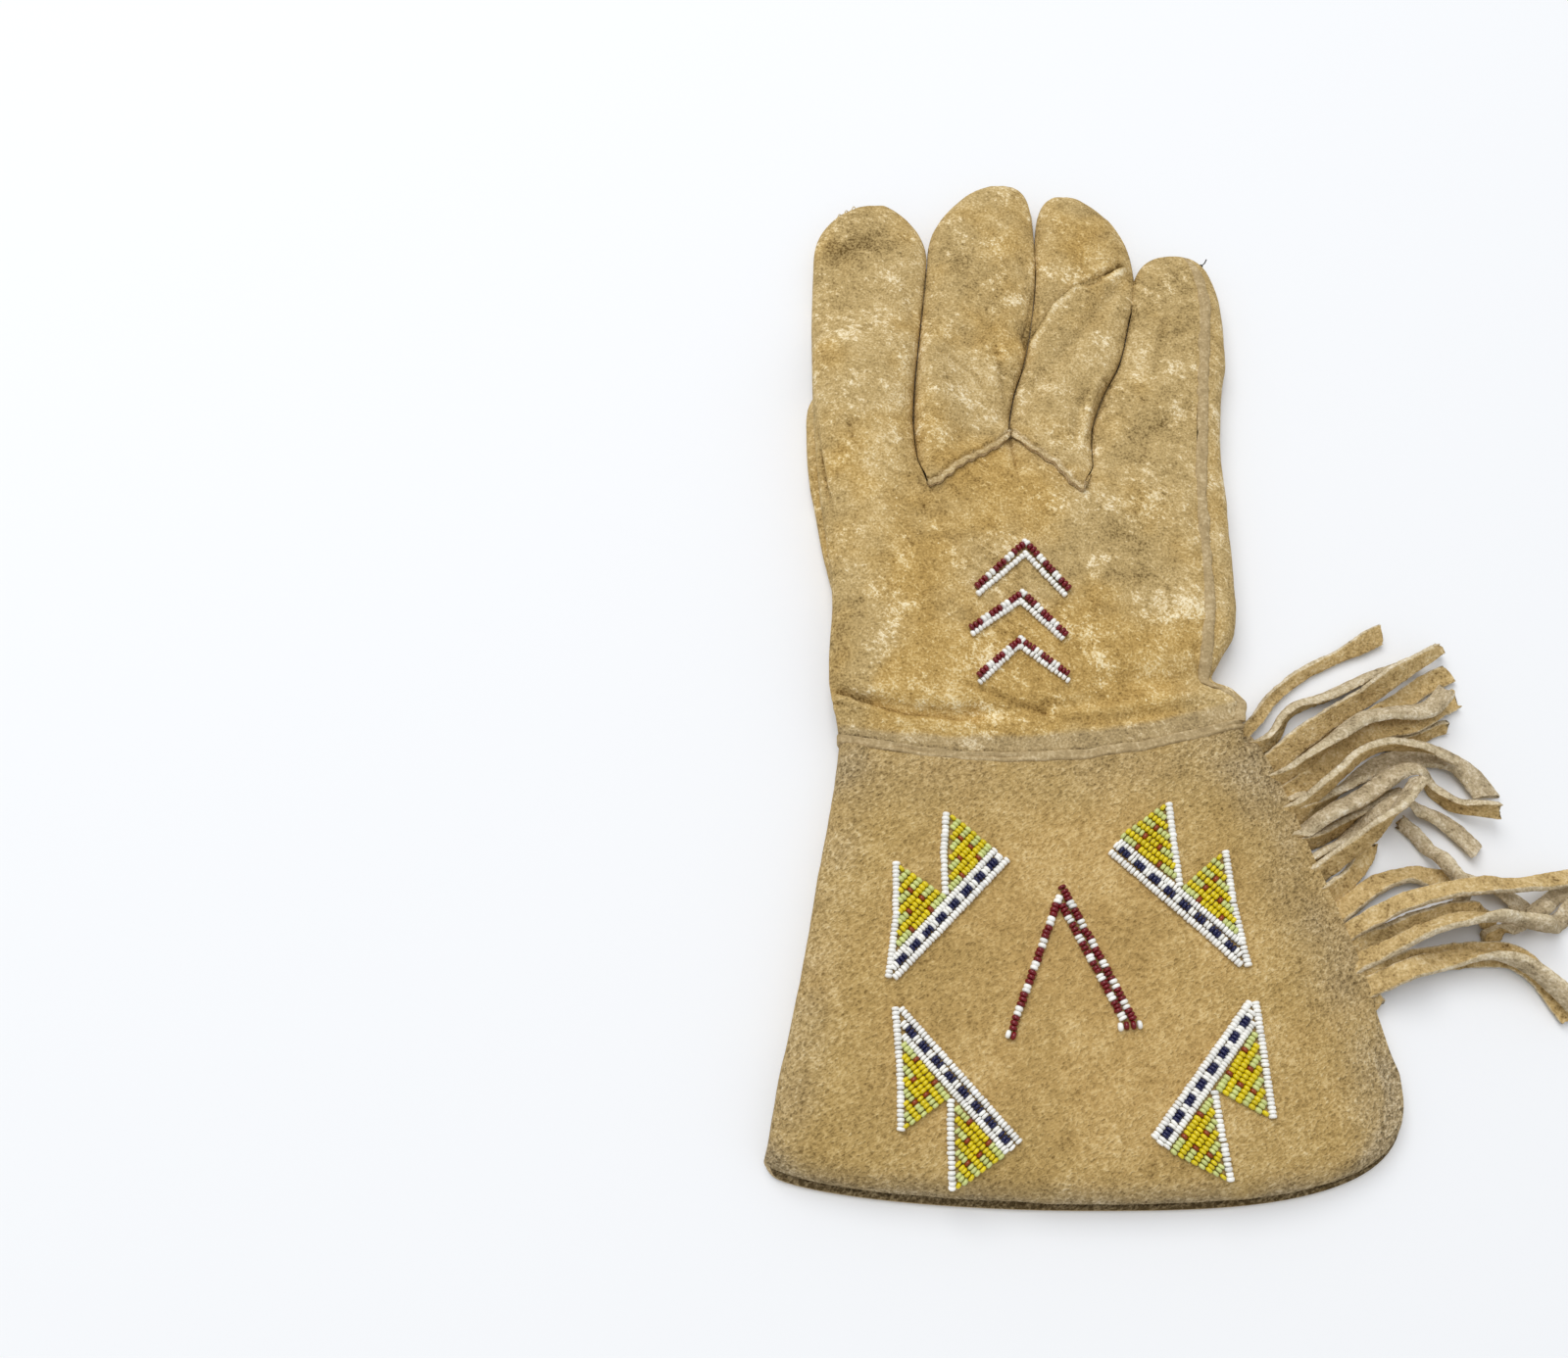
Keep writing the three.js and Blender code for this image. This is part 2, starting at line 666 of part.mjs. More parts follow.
// The side welt follows the back's height from the wrist to the little fingertip
function sideWelt() {
  const rings = [];
  const half = sideWeltWidth / 2;
  const { roundStart } = fingers[3];
  const ringAt = (at, angle) => {
    const middle = edgeX('welt', at);
    const place = [[-half, 0], [-0.5 * half, weltProud], [0.5 * half, weltProud], [half, 0],
      [half, -handLeather], [-half, -handLeather]];
    return place.map(([across, up]) => {
      const x = middle + across;
      const height = topHeight(3, middle, at);
      const [px, py, pz] = angle === null
        ? [x, handY(at, x), height]
        : roundedEnd(3, x, at, angle, height);
      return new THREE.Vector3(px, py, pz + up * (angle === null ? 1 : Math.cos(angle)));
    });
  };
  for (const at of lowerSections) rings.push(ringAt(at, null));
  for (const step of seamSteps) rings.push(ringAt(mix(seamStart, aboveCrotch, step), null));
  for (const step of fingerSteps) rings.push(ringAt(mix(aboveCrotch, roundStart, step), null));
  for (const angle of roundAngles.slice(0, 2)) rings.push(ringAt(roundStart, angle));
  return loft(rings);
}

// The hand's outline at the wrist, once round: over the back, down the little-finger side and back below
function wristLoop() {
  const loop = [];
  for (let column = 0; column < 4; column += 1) {
    for (const across of backCells.slice(column ? 1 : 0)) {
      const x = backX(column, across, 0, false);
      loop.push([x, topHeight(column, x, 0)]);
    }
  }
  for (const angle of [...wrapAngles].reverse()) loop.push(wrapPoint(0, angle));
  for (let column = 3; column >= 0; column -= 1) {
    for (const across of [...palmCells].reverse().slice(1)) {
      const x = palmX(column, across, 0, false);
      loop.push([x, bottomHeight(column, x, 0)]);
    }
  }
  return loop;
}

function wristWelt() {
  const loop = wristLoop();
  const middle = handThickness * 0.31;
  const sides = [[-0.5, 0], [-0.35, 1], [0.35, 1], [0.5, 0], [0.5, -1], [-0.5, -1]];
  const points = [];
  loop.forEach(([x, z]) => {
    const reachX = Math.abs(x) / (handWidth / 2);
    for (const [along, out] of sides) {
      const grow = out > 0 ? weltProud : out * handLeather;
      const up = z > middle ? 1 : -1;
      const px = x + Math.sign(x) * grow * smooth((reachX - 0.8) / 0.1);
      const pz = z + up * grow * smooth(Math.abs(z - middle) / 3);
      points.push(new THREE.Vector3(px, handY(0, px) + along * wristWeltWidth, Math.max(pz, 0)));
    }
  });
  const faces = [];
  const around = sides.length;
  loop.forEach((_, j) => {
    const next = (j + 1) % loop.length;
    for (let i = 0; i < around; i += 1) {
      const k = (i + 1) % around;
      const corners = [j * around + i, j * around + k, next * around + k, next * around + i];
      faces.push([corners[0], corners[2], corners[1]], [corners[0], corners[3], corners[2]]);
    }
  });
  return geometryOf(points, faces);
}

// Places on the cuff

function cuffEdge(name, at) {
  return read(cuffSections, name, at) * cuffMouthWidth;
}

function mouthDrop(across) {
  const right = clamp((across - 0.5) * 2);
  const left = clamp((0.5 - across) * 2);
  const rightDrop = 0.272 * cuffLength * (1 - (1 - right ** 2.6) ** (1 / 2.6));
  const leftDrop = 0.118 * cuffLength * (1 - (1 - left ** 1.7) ** (1 / 1.7));
  return rightDrop + leftDrop;
}

function cuffY(at, x, across) {
  const top = wristY + wristRise(x) - wristWeltWidth / 2 - seamGap;
  const bottom = wristY - cuffLength + mouthDrop(across);
  return mix(top, bottom, at);
}

// Where the upper leather ends over the fringe's head strip and the lower leather
const seamTop = 2 * cuffLeather + 2 * seamGap + fringeHeadThickness;
const headHeight = cuffLeather + seamGap + fringeHeadThickness / 2;

function cuffTop(x, at) {
  const fold = cuffEdge('fold', at);
  const seam = cuffEdge('seam', at);
  const crown = read(cuffSections, 'crown', at) * cuffThickness;
  const nearSeam = clamp(1 - (seam - x) / (0.28 * (seam - fold)));
  const nearFold = clamp((x - fold) / (2 * cuffFoldReach), 0, 0.5);
  return mix(crown, seamTop, nearSeam ** 2.2) * mix(0.5, 1, dome(nearFold, 2.4));
}

const cuffShares = [0, 0.05, 0.14, 0.26, 0.40, 0.54, 0.67, 0.78, 0.87, 0.94, 0.98, 1];
const cuffRows = [0, 0.08, 0.17, 0.29, 0.42, 0.56, 0.70, 0.82, 0.90, 0.96, 1];
const foldAngles = [-0.42, -0.28, -0.14, 0, 0.14, 0.28, 0.42].map((turn) => turn * Math.PI);

function cuff() {
  const sheet = new Sheet();
  const rows = cuffRows.map((at) => {
    const fold = cuffEdge('fold', at);
    const seam = cuffEdge('seam', at);
    const flat = fold + cuffFoldReach;
    const row = [];
    const place = (x, z) => {
      const across = (x - fold) / (seam - fold);
      row.push(sheet.point(x, cuffY(at, x, across), z));
    };
    for (const share of [...cuffShares].reverse()) place(mix(flat, seam, share), 0);
    for (const angle of foldAngles) {
      const middle = read(cuffSections, 'crown', at) * cuffThickness / 2;
      const reach = cuffFoldReach * Math.cos(angle) ** 0.8;
      const up = Math.sign(angle) * Math.abs(Math.sin(angle)) ** 0.8;
      place(flat - reach, middle + middle * up);
    }
    for (const share of cuffShares) place(mix(flat, seam, share), cuffTop(mix(flat, seam, share), at));
    return row;
  });
  sheet.grid(rows, true);
  return sheet.solid(cuffLeather);
}

// A place on the cuff's seam by its share from the wrist to the mouth's corner
function seamPlace(share) {
  const x = cuffEdge('seam', share);
  return new THREE.Vector2(x, cuffY(share, x, 1));
}

function ribbon(stations, width, thickness) {
  return loft(stations.map(({ place, side, up, narrow = 1 }) => {
    const half = side.clone().multiplyScalar((narrow * width) / 2);
    const rise = up.clone().multiplyScalar(thickness / 2);
    return [
      place.clone().sub(half).sub(rise),
      place.clone().add(half).sub(rise),
      place.clone().add(half).add(rise),
      place.clone().sub(half).add(rise),
    ];
  }));
}

// Every second strip lies one strip's thickness higher, over its neighbours
function fringeStrip(row, number) {
  const value = (name) => row[strips.names.indexOf(name)];
  const start = seamPlace(value('root') * fringeEnd);
  const length = value('length') * fringeLength;
  const layer = (number % 2) * 1.2 * stripThickness;
  const steps = Math.max(3, Math.round(length / 9.5));
  const place = new THREE.Vector3(start.x - fringeHeadDepth * 0.4, start.y, headHeight);
  const stations = [];
  const startHeading = THREE.MathUtils.degToRad(value('heading'));
  for (let i = -1; i <= steps; i += 1) {
    const t = Math.max(i, 0) / steps;
    const turn = value('nearBend') * t + value('farBend') * t * t;
    const heading = i < 1 ? 0.35 * startHeading : startHeading + THREE.MathUtils.degToRad(turn);
    const stride = i < 1 ? fringeHeadDepth * 0.35 : length / steps;
    if (i >= 0) {
      place.x += stride * Math.cos(heading);
      place.y += stride * Math.sin(heading);
    }
    const roll = THREE.MathUtils.degToRad(value('twist')) * mix(0.12, 1, smooth(t * 1.2));
    const rest = (stripWidth / 2) * Math.abs(Math.sin(roll)) + (stripThickness / 2) * Math.cos(roll);
    const hump = value('lift') * stripWidth * Math.sin(Math.PI * clamp(t * 1.1)) ** 2;
    const down = smooth((i - 0.5) / 2);
    const side = new THREE.Vector3(-Math.sin(heading), Math.cos(heading), 0);
    const up = new THREE.Vector3(0, 0, 1);
    const axis = new THREE.Vector3(Math.cos(heading), Math.sin(heading), 0);
    stations.push({
      place: new THREE.Vector3(place.x, place.y, mix(headHeight, rest + hump + layer, down)),
      side: side.applyAxisAngle(axis, roll),
      up: up.applyAxisAngle(axis, roll),
      narrow: i < 1 ? 0.6 : 1,
    });
  }
  return toManifold(ribbon(stations, stripWidth, stripThickness));
}

function fringe() {
  const stations = [];
  for (const share of [0.02, 0.14, 0.28, 0.42, 0.56, 0.70, fringeEnd]) {
    const place = seamPlace(share);
    stations.push({
      place: new THREE.Vector3(place.x - fringeHeadDepth / 2, place.y, headHeight),
      side: new THREE.Vector3(1, 0, 0),
      up: new THREE.Vector3(0, 0, 1),
    });
  }
  let body = toManifold(ribbon(stations, fringeHeadDepth, fringeHeadThickness));
  strips.rows.forEach((row, number) => {
    body = body.add(fringeStrip(row, number));
  });
  return fromManifold(outerSkin(body));
}

// Materials

const leather = (color, roughness) => new THREE.MeshStandardMaterial({ color, roughness, metalness: 0 });
const buckskin = 0xc9ab78;
const suede = 0xb3935f;
const fringeTan = 0xc49c66;

const glove = new THREE.Group();

function addPiece(name, geometry, color, roughness) {
  geometry.computeVertexNormals();
  const mesh = new THREE.Mesh(geometry, leather(color, roughness));
  mesh.name = name;
  glove.add(mesh);
}

addPiece('hand_back', handBack(), buckskin, 0.7);
addPiece('middle_finger_back', letInFinger(1), buckskin, 0.7);
addPiece('ring_finger_back', letInFinger(2), buckskin, 0.7);
addPiece('palm', palm(), buckskin, 0.75);
addPiece('thumb', thumb(), buckskin, 0.75);
addPiece('side_welt', sideWelt(), buckskin, 0.75);
addPiece('wrist_welt', wristWelt(), suede, 0.85);
addPiece('cuff', cuff(), suede, 0.9);
addPiece('fringe', fringe(), fringeTan, 0.85);

export default glove;
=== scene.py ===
"""Fringed buckskin gauntlet glove, lying back up: its leather, fringe, beadwork and thread ends."""
import json
import math

import bpy
import numpy as np
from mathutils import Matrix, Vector
from mathutils.bvhtree import BVHTree

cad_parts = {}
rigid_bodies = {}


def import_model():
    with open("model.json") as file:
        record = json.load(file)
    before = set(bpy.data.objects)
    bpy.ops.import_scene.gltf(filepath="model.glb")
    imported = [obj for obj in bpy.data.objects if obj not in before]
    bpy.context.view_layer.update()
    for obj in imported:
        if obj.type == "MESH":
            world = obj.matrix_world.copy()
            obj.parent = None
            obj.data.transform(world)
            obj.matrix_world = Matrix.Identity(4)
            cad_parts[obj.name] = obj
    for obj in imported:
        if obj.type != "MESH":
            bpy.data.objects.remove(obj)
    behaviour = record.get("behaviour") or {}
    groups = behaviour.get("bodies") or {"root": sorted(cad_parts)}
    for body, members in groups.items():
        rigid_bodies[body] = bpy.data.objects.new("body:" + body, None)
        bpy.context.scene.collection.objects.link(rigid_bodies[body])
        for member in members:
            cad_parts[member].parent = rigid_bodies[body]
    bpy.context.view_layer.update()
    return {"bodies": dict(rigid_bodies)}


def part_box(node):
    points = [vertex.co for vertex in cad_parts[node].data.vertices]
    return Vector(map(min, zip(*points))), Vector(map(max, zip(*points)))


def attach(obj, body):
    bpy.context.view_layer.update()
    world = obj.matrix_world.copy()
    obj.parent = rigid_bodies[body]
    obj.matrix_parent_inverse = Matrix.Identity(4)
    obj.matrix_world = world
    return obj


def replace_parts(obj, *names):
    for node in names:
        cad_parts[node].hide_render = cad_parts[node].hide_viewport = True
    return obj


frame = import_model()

MM = 1000.0


# ---- Sizes, in millimetres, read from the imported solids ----

def node_box(name):
    """A node's lowest and highest corners, in millimetres."""
    low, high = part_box(name)
    return np.array(low) * MM, np.array(high) * MM


cuff_low, cuff_high = node_box("cuff")
palm_low, palm_high = node_box("palm")
_, back_high = node_box("hand_back")

# The boxes of the palm and the back as shares of the sizes that they come from
PALM_REACH, PALM_SPAN, BACK_RISE = 0.9969, 1.067, 0.9965

CUFF_LENGTH = -2 * cuff_low[1]
CUFF_MOUTH = cuff_high[0] - cuff_low[0]
CUFF_THICKNESS = cuff_high[2]
WRIST_Y = CUFF_LENGTH / 2
HAND_LENGTH = (palm_high[1] - WRIST_Y) / PALM_REACH
HAND_WIDTH = (palm_high[0] - palm_low[0]) / PALM_SPAN
HAND_THICKNESS = back_high[2] / BACK_RISE
FINGER_THICKNESS = 12.5
FINGER_SEAM_HEIGHT = 6.0
HAND_LEATHER = 1.4
WRIST_SAG = 12.0
THUMB_LENGTH = 122.0
THUMB_WIDTH = 36.0
THUMB_THICKNESS = 9.0
THUMB_HEEL = 0.077 * HAND_LENGTH
THUMB_LEATHER = 1.3
THUMB_HOLE = (24.0, 44.0)
CUFF_LEATHER = 1.8
CUFF_FOLD_REACH = 9.0
SIDE_WELT = 2.8
WRIST_WELT = 3.0
STRIP_WIDTH = 5.4
STRIP_THICKNESS = 1.9
FRINGE_HEAD_DEPTH = 7.0
FRINGE_HEAD_THICKNESS = 1.6
FRINGE_END = 0.80
SEAM_GAP = 0.3
FINGER_GAP = 0.25
SEAM_START = 0.405
CROTCH = 0.515

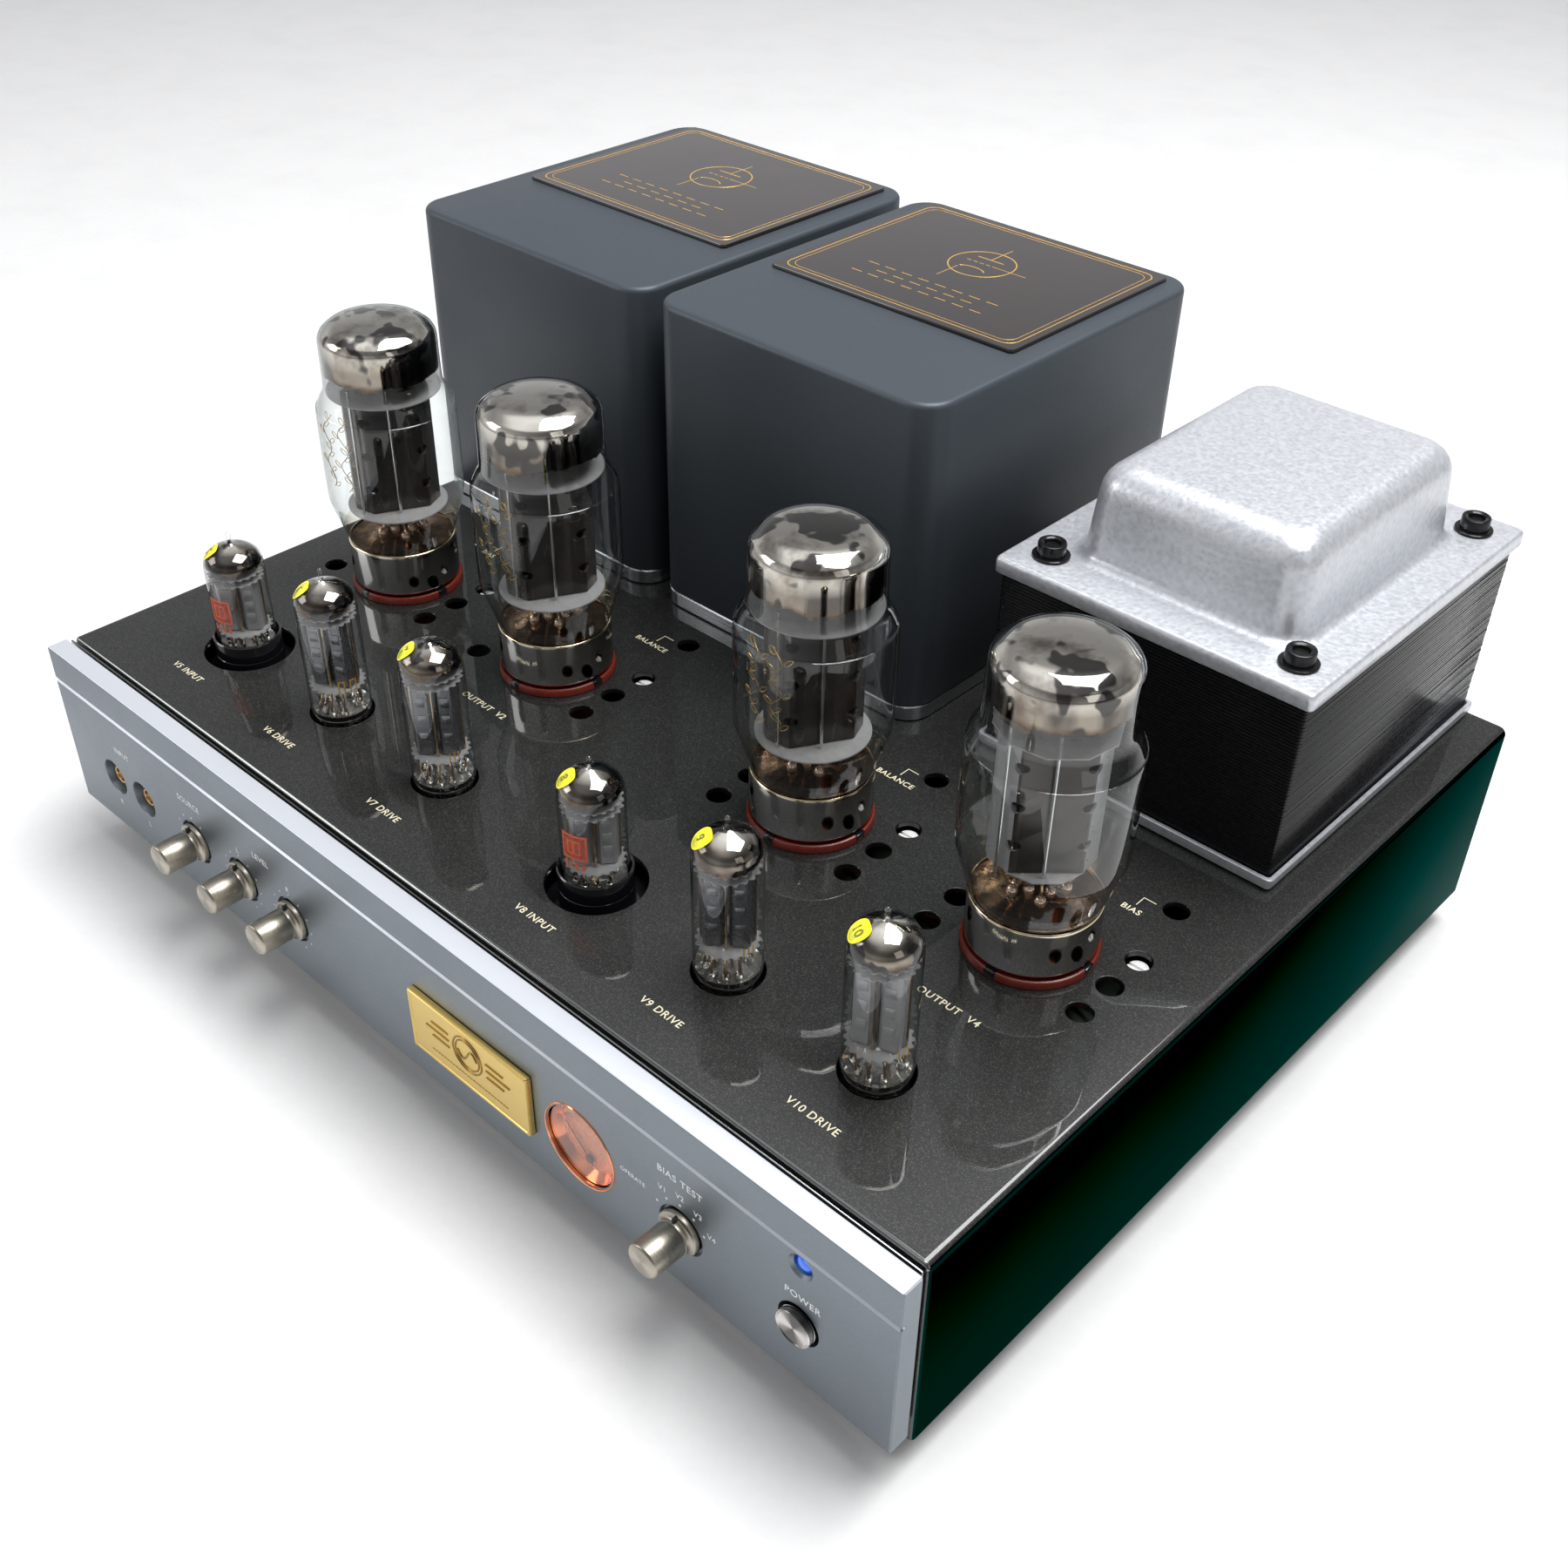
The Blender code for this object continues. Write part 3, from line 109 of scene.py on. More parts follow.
■ ■ ■ ■
Show the lines of the data that hold the word "None".

            obj.parent = None
        rigid_bodies[body] = bpy.data.objects.new("body:" + body, None)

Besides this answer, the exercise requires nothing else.